I saw a separate post regarding the incorrect week 53s that exist in the label data, but I’m confused by the week 53s that exists in the features data. There are 5 instances of these, and each one of these rows contains absolutely no features data. At first thought, you might think to drop these rows, but then you end up with your features going from the week starting Dec 23rd to Jan 8th (i.e. no data for the first starting Jan 1st of these years), and you obviously end up with 5 less rows of feature data vs outcome data.
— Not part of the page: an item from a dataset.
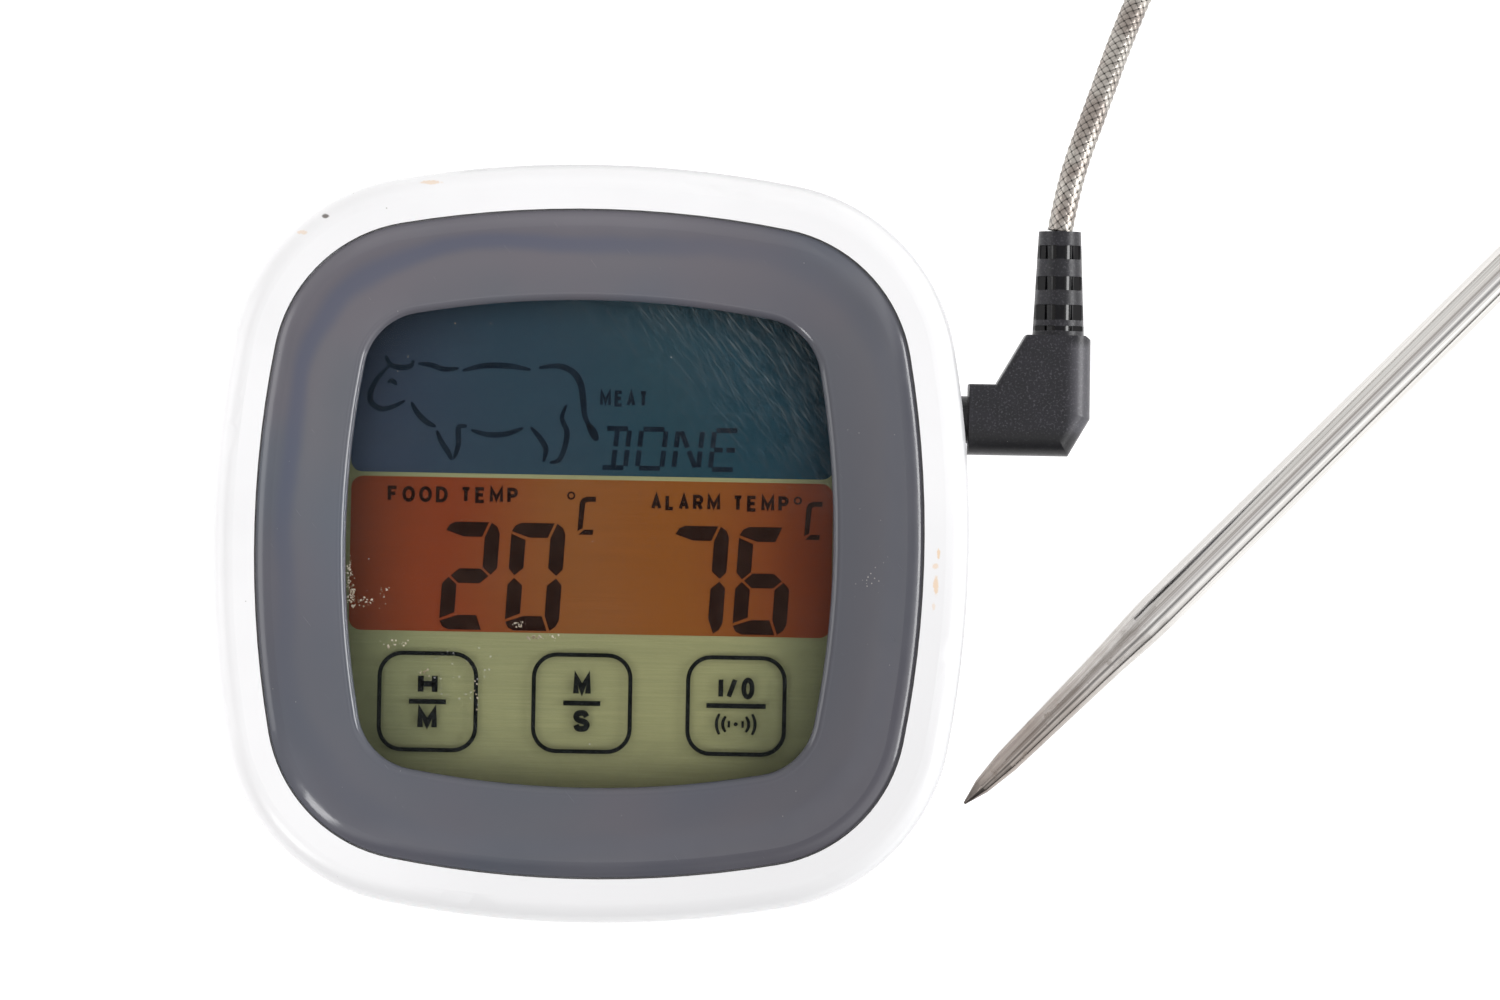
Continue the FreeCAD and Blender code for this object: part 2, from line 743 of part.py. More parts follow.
def build_stand():
    body = new_body("stand")
    plate_y = (d.stand_low_y, d.stand_axis_y)
    half = d.stand_half
    pad(body, soft_rectangle(body, (-half, half), plate_y, 3.0, d.stand_z, low_only=True), d.stand_thick)
    barrel = circles(body, [(d.stand_axis_y, d.stand_axis_z)], d.barrel_round, 0, "YZ_Plane")
    pad(body, barrel, d.stand_half * 2, both=True)
    window_y = (d.stand_low_y + 6, d.stand_axis_y - 6)
    pocket(body, soft_rectangle(body, (-9, 9), window_y, 2.0, d.stand_z), d.stand_thick, up=True)
    bore = circles(body, [(d.stand_axis_y, d.stand_axis_z)], d.pin_round + d.pin_gap, 0, "YZ_Plane")
    pocket(body, bore, d.stand_half * 2 + 2, both=True)
    pin_half = d.stand_half + d.stand_gap + d.ear_thick - 0.6
    at = (-pin_half, d.stand_axis_y, d.stand_axis_z)
    keep(rod("hinge_pin", at, "+X", d.pin_round, pin_half * 2), "hinge_pin")


def build_magnets():
    discs = []
    for index, x in enumerate(both_sides(d.magnet_x)):
        at = (x, d.magnet_y, 0.1)
        discs.append(rod("magnet%d" % index, at, "+Z", d.magnet_round, d.magnet_thick))
    keep(group("magnets", discs), "magnets")


def build_power_switch():
    x, y = -d.key_x, d.key_y
    half_travel = d.slider_travel / 2
    knob_x = (x - half_travel - 1.5, x - half_travel + 1.5)
    knob = block("knob_top", knob_x, (y - 1.5, y + 1.5), (0.35, 2.4))
    ridges = []
    for index in range(3):
        ridge_x = x - half_travel - 0.9 + index * 0.8
        ridges.append(block("knob_ridge%d" % index, (ridge_x, ridge_x + 0.25), (y - 2, y + 2), (0, 0.6)))
    flange_x = (x - half_travel - 3.0, x - half_travel + 3.0)
    flange = block("knob_flange", flange_x, (y - 2.6, y + 2.6), (1.95, 2.6))
    stem = block("knob_stem", (x - half_travel - 0.8, x - half_travel + 0.8), (y - 0.8, y + 0.8), (2.4, 10.2))
    keep(fuse("power_slider", [cut("power_knob", knob, ridges), flange, stem]), "power_slider")
    case = block("switch_case", (x - 4.4, x + 4.4), (y - 2.1, y + 2.1), (9.4, d.board_z))
    reach = half_travel + 1.0
    slot = block("switch_slot", (x - reach, x + reach), (y - 1.0, y + 1.0), (9, 10.6))
    keep(cut("slide_switch", case, [slot]), "slide_switch")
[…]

I actually took a look at the NOAA site (where this data originated) to try to understand this and I noticed that week 53 is indeed incorrect, and that these rows should be dropped. It then looks like the data provided for the week starting Jan 8th in the DrivenData info is actually for Jan 1st (according to the NOAA data), which means that all the dates are wrong in the DrivenData features file.
Thanks for your quick reply bull - really appreciate it!
Just one question then… This means the features data for the week starting Jan 1 in these cases is empty…which isn’t an insurmountable problem however, why is the data then out of synch with the original data on the NOAA web site? To provide a specific example…
in the DrivenData dataset, the ndvi figures for San Juan in the week commencing Jan1st and Jan 8th 1993 are: Null for Jan 1st and 0.02835, 0.04366667, 0.07865714, 0.04645714 for Jan 8th. If you look at the original data on the NOAA site, the figures are specified for the week commencing Jan 1st - hence my confusion.
So I now understand that the weekofyear field is calculated based on the ISO standard (which is essentially driven by the number of Thursdays in a year) and hence some years have 52 or 53 weeks. If this is correct:
a) does anyone know why 1995, 2000 and 2006 have 51 weeks (it looks like these years should all have 52 weeks?)
b) is the week_start_date field therefore incorrect. e.g 1990 W52 start date is 24/12/90. The week start date of the following week is 1/01/91. Sould this be 31/12/1990 instead, or do we assume that all statistics for the week starting Dec 24 1990 have actually been captured or scaled to represent an 8-day week instead, as a result of every new year starting on Jan 1 regardless of date?
c) why is there no feature data for weeks 53 of 1993, 1998, 2004 and 2010? Note, there are dengue fever counts for these weeks.We appear to have dengue case counts for these weeks.
I know that this is a very late reply. However, putting in my observations so that it helps out.
If you look at the data grouped by city, year except for the limiting years (i.e. 2000 and 2013 for Iquitos and 1990 and 2013 for San Juan), the count and distinct count of weekofyear is 52. As you have rightly pointed out, there are cases wherein weekofyear is 52 and 53 for the Jan months.
Even though the years that have a weekofyear 53, the count and the distinct count of weekofyear is always 52. So I plan to feature engineer a new column weekofyear_new (for all such years weekofyear is 52 and 53 for the Jan months) by incrementing the original weekofyear. And For all cases of weekofyear_new greater than 52 by setting it to 1.